- WORK TO BE COMPLETED -
Your answer should consist solely of the lines from the one with "with Locations((0, sensor_y, lens_z - seat" through the one with "imported = [obj", copied exactly, endpoints included.

- DATA PROVIDED -
+--
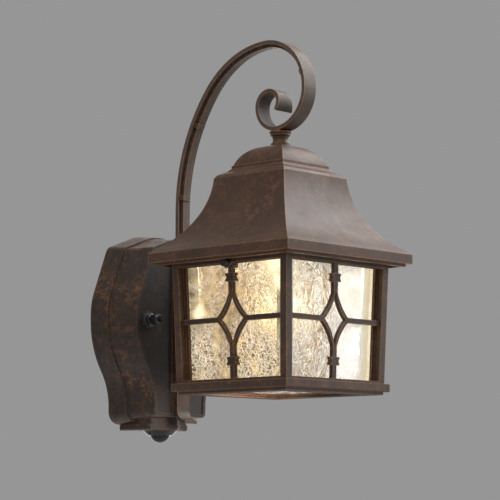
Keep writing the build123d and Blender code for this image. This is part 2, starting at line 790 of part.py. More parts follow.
housing_foot_z = bulb_top_z - seat - bulb_housing_length
with BuildPart() as bulb_housing:
    with BuildSketch(axis_plane):
        with BuildLine():
            Line((0, bulb_top_z - seat), (bulb_cap_radius + 1, bulb_top_z - seat))
            Line((bulb_cap_radius + 1, bulb_top_z - seat), (bulb_radius, housing_foot_z + 3))
            Line((bulb_radius, housing_foot_z + 3), (bulb_radius, housing_foot_z))
            Line((bulb_radius, housing_foot_z), (0, housing_foot_z))
            Line((0, housing_foot_z), (0, bulb_top_z - seat))
        make_face()
    revolve(axis=lantern_axis)
write(bulb_housing.part, "bulb_housing")

globe_top_z = housing_foot_z - seat
bulb_foot_z = bulb_top_z - bulb_length
globe_depth = globe_top_z - bulb_foot_z
with BuildPart() as bulb_globe:
    with BuildSketch(axis_plane):
        with BuildLine():
            Line((0, globe_top_z), (bulb_radius - 0.3, globe_top_z))
            widest = (bulb_radius, globe_top_z - globe_depth + bulb_radius)
            Line((bulb_radius - 0.3, globe_top_z), widest)
            RadiusArc(widest, (0, bulb_foot_z), bulb_radius)
            Line((0, bulb_foot_z), (0, globe_top_z))
        make_face()
    revolve(axis=lantern_axis)
write(bulb_globe.part, "bulb_globe")

# ---------------------------------------------------------------- cage
def half_at(z, inset=0.0):
    """Half side of the tapered cage at a height, less an inset."""
    return cage_half_sill + slope * (z - sill_z) - inset


def taper_block(inset, low, high, mode=Mode.ADD):
    """Tapered square block that keeps the same inset from the cage's faces."""
    sections = []
    for z in (low, high):
        with BuildSketch(Plane((0, axis_y, z))) as level:
            Rectangle(2 * half_at(z, inset), 2 * half_at(z, inset))
        sections.append(level.sketch)
    loft(sections=sections, ruled=True, mode=mode)


def window_cut(inset, low, high):
    """Cuts the tapered windows through all four faces, this far in from the corners."""
    for across in (True, False):
        sections = []
        for z in (low, high):
            wide, through = 2 * half_at(z, inset), 4 * cage_half_top
            with BuildSketch(Plane((0, axis_y, z))) as level:
                Rectangle(wide if across else through, through if across else wide)
            sections.append(level.sketch)
        loft(sections=sections, ruled=True, mode=Mode.SUBTRACT)


def face_plane(turn, inset, z=0.0):
    """Plane on a cage face: turn 0 is the front, 90 the right, -90 the left, 180 the back."""
    out_x, out_y = sin(radians(turn)), -cos(radians(turn))
    reach = half_at(z, inset)
    return Plane((out_x * reach, axis_y + out_y * reach, z), x_dir=(-out_y, out_x, 0),
                 z_dir=(out_x, out_y, -slope))


side_turns = (-90, 90)
inner_face = pane_inset - seat
lip_top_z = sill_z - rail_height
cage_foot_z = lip_top_z - rail_lip_height
with BuildPart() as cage_frame:
    taper_block(0, sill_z, cage_top_z)
    window_cut(post_width, window_foot_z, window_top_z)
    taper_block(reveal, sill_z, cage_top_z)
    window_cut(post_width + flange_width, window_foot_z, window_top_z)
    for turn in side_turns:
        with BuildSketch(face_plane(turn, 0.6)):
            with Locations((0, window_top_z - tab_drop / 2 + 1)):
                Rectangle(2 * tab_half, tab_drop + 2)
        extrude(amount=-reveal)
    square(rail_half, lip_top_z, sill_z)
    fillet(cage_frame.faces().filter_by(Plane.XY).sort_by(Axis.Z)[0].edges(), radius=1)
    square(lip_half, cage_foot_z, lip_top_z + 1)
    taper_block(inner_face, sill_z, cage_top_z + 1, Mode.SUBTRACT)
    square(well_half, lip_top_z, sill_z + 1, Mode.SUBTRACT)
    square(mouth_half, cage_foot_z - 1, sill_z, Mode.SUBTRACT)
    for turn in side_turns:
        with BuildSketch(face_plane(turn, -2)):
            with Locations((0, screw_z)):
                Circle(screw_radius + 0.3)
            with Locations((0, screw_z + 10)):
                Rectangle(2 * screw_radius + 0.6, 20)
        extrude(amount=-20, mode=Mode.SUBTRACT)
write(cage_frame.part, "cage_frame")


def diamond(half, rise):
    """Diamond with hollow sides."""
    with BuildSketch(Plane.XY) as outline:
        with BuildLine():
            bow = diamond_bow * sqrt(half ** 2 + rise ** 2) / sqrt(
                diamond_half ** 2 + diamond_rise ** 2)
            SagittaArc((half, 0), (0, rise), bow)
            SagittaArc((0, rise), (-half, 0), bow)
            SagittaArc((-half, 0), (0, -rise), bow)
            SagittaArc((0, -rise), (half, 0), bow)
        make_face()
    return outline.sketch


def lattice(turn, top):
    """Lattice of one window: cross bars, a hollow-sided diamond and two collars."""
    foot = window_foot_z + seat
    middle = Location((0, diamond_z))
    with BuildPart() as grille:
        with BuildSketch(face_plane(turn, lattice_inset)):
            with Locations(middle):
                Rectangle(2 * half_at(diamond_z, post_width + 2 * seat), bar_face)
            with Locations((0, (top + foot) / 2)):
                Rectangle(upright_face, top - foot)
            add(middle * diamond(diamond_half, diamond_rise))
            add(middle * diamond(diamond_hole_half, diamond_hole_rise), mode=Mode.SUBTRACT)
        extrude(amount=-lattice_thickness)
        for side in (-1, 1):
            collar_z = diamond_z + side * collar_offset
            ring_offset = (collar_height - collar_ring) / 2
            with BuildSketch(face_plane(turn, lattice_inset - 0.7)):
                with Locations((0, collar_z - ring_offset), (0, collar_z + ring_offset)):
                    Rectangle(collar_face, collar_ring)
                with Locations((0, collar_z)):
                    Rectangle(collar_face - 2 * collar_neck, collar_height)
            extrude(amount=-lattice_thickness - 0.7)
    return grille.part


side_top = window_top_z - tab_drop - 2 * seat
lattice_front = lattice(0, window_top_z - seat)
lattice_left = lattice(-90, side_top)
lattice_right = lattice(90, side_top)
write(lattice_front, "lattice_front")
write(lattice_left, "lattice_left")
write(lattice_right, "lattice_right")


def pane(turn, thickness, notched):
    """Pane behind one window, its upright edges mitred to meet the next pane."""
    foot = sill_z + seat
    sections = []
    for depth in (0, thickness):
        wide_low = half_at(foot, pane_inset + depth) - 0.25
        wide_high = half_at(glass_top_z, pane_inset + depth) - 0.25
        with BuildSketch(face_plane(turn, pane_inset + depth)) as outline:
            with BuildLine():
                Polyline((-wide_low, foot), (wide_low, foot), (wide_high, glass_top_z),
                         (-wide_high, glass_top_z), close=True)
            make_face()
        sections.append(outline.sketch)
    with BuildPart() as glazing:
        loft(sections=sections, ruled=True)
        if notched:
            with BuildSketch(face_plane(turn, 0)):
                with Locations((0, screw_z)):
                    Circle(notch_half)
                with Locations((0, screw_z + 10)):
                    Rectangle(2 * notch_half, 20)
            extrude(amount=-2 * pane_inset, mode=Mode.SUBTRACT)
    return glazing.part


write(pane(0, glass_thickness, False), "glass_front")
write(pane(-90, glass_thickness, True), "glass_left")
write(pane(90, glass_thickness, True), "glass_right")
write(pane(180, glass_thickness, False), "back_panel")

with BuildPart() as bottom_glass:
    square(well_half - 0.3, lip_top_z + seat, lip_top_z + seat + glass_thickness)
    chamfer(bottom_glass.edges().filter_by(Axis.Z), length=3)
write(bottom_glass.part, "bottom_glass")

keeper_inset = pane_inset + glass_thickness + seat
with BuildPart() as glass_keepers:
    for side_x in (-1, 1):
        for side_y in (-1, 1):
            sections = []
            for z in (sill_z + seat, cage_top_z + seat + keeper_thickness):
                corner = half_at(z, keeper_inset)
                with BuildSketch(Plane((side_x * corner, axis_y + side_y * corner, z))) as angle:
                    with Locations((-side_x * keeper_leg / 2, -side_y * keeper_leg / 2)):
                        Rectangle(keeper_leg, keeper_leg)
                    with Locations((-side_x * (keeper_leg / 2 + keeper_thickness),
                                    -side_y * (keeper_leg / 2 + keeper_thickness))):
                        Rectangle(keeper_leg, keeper_leg, mode=Mode.SUBTRACT)
                sections.append(angle.sketch)
            loft(sections=sections, ruled=True)
            corner = half_at(cage_top_z, keeper_inset)
            with Locations((side_x * (corner + 2.5), axis_y + side_y * (corner + 2.5),
                            cage_top_z + seat + keeper_thickness / 2)):
                Box(7, 7, keeper_thickness)
write(glass_keepers.part, "glass_keepers")

with BuildPart() as keeper_screws:
    reach = half_at(cage_top_z, keeper_inset) + 6.2
    for side_x in (-1, 1):
        for side_y in (-1, 1):
            with Locations((side_x * reach, axis_y + side_y * reach,
                            cage_top_z + 2 * seat + keeper_thickness + 0.8)):
                Cylinder(1.6, 1.6)
write(keeper_screws.part, "keeper_screws")


def along_side(side, low, high, radius, mode=Mode.ADD):
    """Round bar on a thumbscrew's axis, from low to high measured from the lantern's axis."""
    with Locations(Location((side * (low + high) / 2, axis_y, screw_z), (0, 90, 0))):
        Cylinder(radius, high - low, mode=mode)


washer_face = half_at(screw_z) + seat + 0.1
head_face = washer_face + washer_thickness + seat
for side, name in ((-1, "left"), (1, "right")):
    with BuildPart() as washer:
        along_side(side, washer_face, washer_face + washer_thickness, washer_radius)
        along_side(side, washer_face - 1, washer_face + 3, screw_radius + 0.2, Mode.SUBTRACT)
    write(washer.part, f"screw_washer_{name}")
    with BuildPart() as thumbscrew:
        along_side(side, screw_tail, head_face + 1, screw_radius)
        along_side(side, head_face, head_face + head_length, head_radius)
        chamfer(thumbscrew.edges().filter_by(GeomType.CIRCLE).sort_by(SortBy.RADIUS)[-1], length=0.7)
    write(thumbscrew.part, f"thumbscrew_{name}")

# ---------------------------------------------------------------- sensor
with BuildPart() as sensor_base:
    with BuildSketch(Plane.XY.offset(base_foot_z)):
        add(base_outline(0))
    extrude(amount=base_height)
    chamfer(sensor_base.faces().sort_by(Axis.Z)[0].edges().group_by(Axis.Y)[0], length=1.2)
    with Locations((0, sensor_y, base_foot_z)):
        Cylinder(stem_radius + running, 4 * base_height, mode=Mode.SUBTRACT)
write(sensor_base.part, "sensor_base")

ring_top_z = base_foot_z - seat
stem_top_z = foot_z + pad_height + stem_reach
with BuildPart() as swivel_ring:
    with Locations((0, sensor_y, ring_top_z - ring_height / 2)):
        Cone(ring_foot_radius, ring_radius, ring_height)
    with Locations((0, sensor_y, (stem_top_z + ring_top_z) / 2)):
        Cylinder(stem_radius, stem_top_z - ring_top_z)
    with Locations((0, sensor_y, ring_top_z)):
        Cylinder(ball_radius + ball_gap, 4 * ball_radius, mode=Mode.SUBTRACT)
    with Locations(Location((0, sensor_y, ball_z), (0, 90, 0))):
        Cylinder(trunnion_radius + running, 4 * ring_radius, mode=Mode.SUBTRACT)
write(swivel_ring.part, "swivel_ring")

with BuildPart() as swivel_nut:
    with Locations((0, sensor_y, foot_z + pad_height + 0.3 + swivel_nut_height / 2)):
        Cylinder(swivel_nut_radius, swivel_nut_height)
        Cylinder(stem_radius + seat, swivel_nut_height, mode=Mode.SUBTRACT)
write(swivel_nut.part, "swivel_nut")

with BuildPart() as sensor_ball:
    with Locations((0, sensor_y, ball_z)):
        Sphere(ball_radius)
    with Locations((0, sensor_y, lens_z - 10)):
        Box(4 * ball_radius, 4 * ball_radius, 20, mode=Mode.SUBTRACT)
    with Locations(Location((0, sensor_y, ball_z), (0, 90, 0))):
        Cylinder(trunnion_radius, 2 * ball_radius + 3)
write(sensor_ball.part, "sensor_ball")

with BuildPart() as sensor_lens:
    with Locations((0, sensor_y, ball_z)):
        Sphere(ball_radius)
    with Locations((0, sensor_y, lens_z - seat + 15)):
        Box(4 * ball_radius, 4 * ball_radius, 30, mode=Mode.SUBTRACT)
write(sensor_lens.part, "sensor_lens")
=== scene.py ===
"""Outdoor wall lantern: finishes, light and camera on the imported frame.

Everything is in metres, and the wall is the plane Y = 0.
"""
import json
from math import cos, radians, sin

import bpy
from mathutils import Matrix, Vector


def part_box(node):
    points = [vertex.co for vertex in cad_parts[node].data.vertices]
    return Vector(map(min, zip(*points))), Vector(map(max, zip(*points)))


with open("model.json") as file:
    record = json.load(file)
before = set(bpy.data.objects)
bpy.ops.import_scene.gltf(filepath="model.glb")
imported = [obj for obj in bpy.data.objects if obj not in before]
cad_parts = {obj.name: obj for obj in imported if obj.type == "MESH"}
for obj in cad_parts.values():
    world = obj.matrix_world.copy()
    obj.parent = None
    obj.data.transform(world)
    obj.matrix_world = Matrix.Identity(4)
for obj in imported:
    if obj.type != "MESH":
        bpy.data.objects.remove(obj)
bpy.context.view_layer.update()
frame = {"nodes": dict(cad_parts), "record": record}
nodes = frame["nodes"]

# ---------------------------------------------------------------- sizes taken from the frame
cage_low, cage_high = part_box("cage_frame")
AXIS_Y = (cage_low.y + cage_high.y) / 2      # the lantern's upright axis is at X = 0 and here
PANE_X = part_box("glass_left")[0].x           # outer face of the left pane

# ---------------------------------------------------------------- camera
CAMERA_PLACE = (-1.4115, -1.4518, -0.1622)
CAMERA_TURN = radians(47.135)                # to the right, from straight at the wall
CAMERA_RISE = radians(6.82)                  # upward
CAMERA_LENS = 150                            # millimetres
CAMERA_FAR_CLIP = 200                        # beyond the floor's farthest corner


def aim(thing, direction):
    """Turn a camera or a light, which look along their own -Z, to face this way."""
    thing.rotation_euler = direction.to_track_quat("-Z", "Y").to_euler()


def make_camera():
    """Camera at the photograph's angle: looking slightly up from the left of the front."""
    data = bpy.data.cameras.new("Camera")
    data.lens = CAMERA_LENS
    data.clip_end = CAMERA_FAR_CLIP
    camera = bpy.data.objects.new("Camera", data)
    camera.location = CAMERA_PLACE
    ahead = cos(CAMERA_RISE)
    aim(camera, Vector((sin(CAMERA_TURN) * ahead, cos(CAMERA_TURN) * ahead, sin(CAMERA_RISE))))
    bpy.context.scene.collection.objects.link(camera)
    bpy.context.scene.camera = camera


make_camera()

# ---------------------------------------------------------------- node helpers
MIX_FIRST, MIX_SECOND, MIX_RESULT = 6, 7, 2  # a Mix node's sockets for colours
BEVEL_SAMPLES = 6
OPENNESS_SAMPLES = 8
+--
- SOLUTION FOR THIS EXERCISE -
    with Locations((0, sensor_y, lens_z - seat + 15)):
        Box(4 * ball_radius, 4 * ball_radius, 30, mode=Mode.SUBTRACT)
write(sensor_lens.part, "sensor_lens")
=== scene.py ===
"""Outdoor wall lantern: finishes, light and camera on the imported frame.

Everything is in metres, and the wall is the plane Y = 0.
"""
import json
from math import cos, radians, sin

import bpy
from mathutils import Matrix, Vector


def part_box(node):
    points = [vertex.co for vertex in cad_parts[node].data.vertices]
    return Vector(map(min, zip(*points))), Vector(map(max, zip(*points)))


with open("model.json") as file:
    record = json.load(file)
before = set(bpy.data.objects)
bpy.ops.import_scene.gltf(filepath="model.glb")
imported = [obj for obj in bpy.data.objects if obj not in before]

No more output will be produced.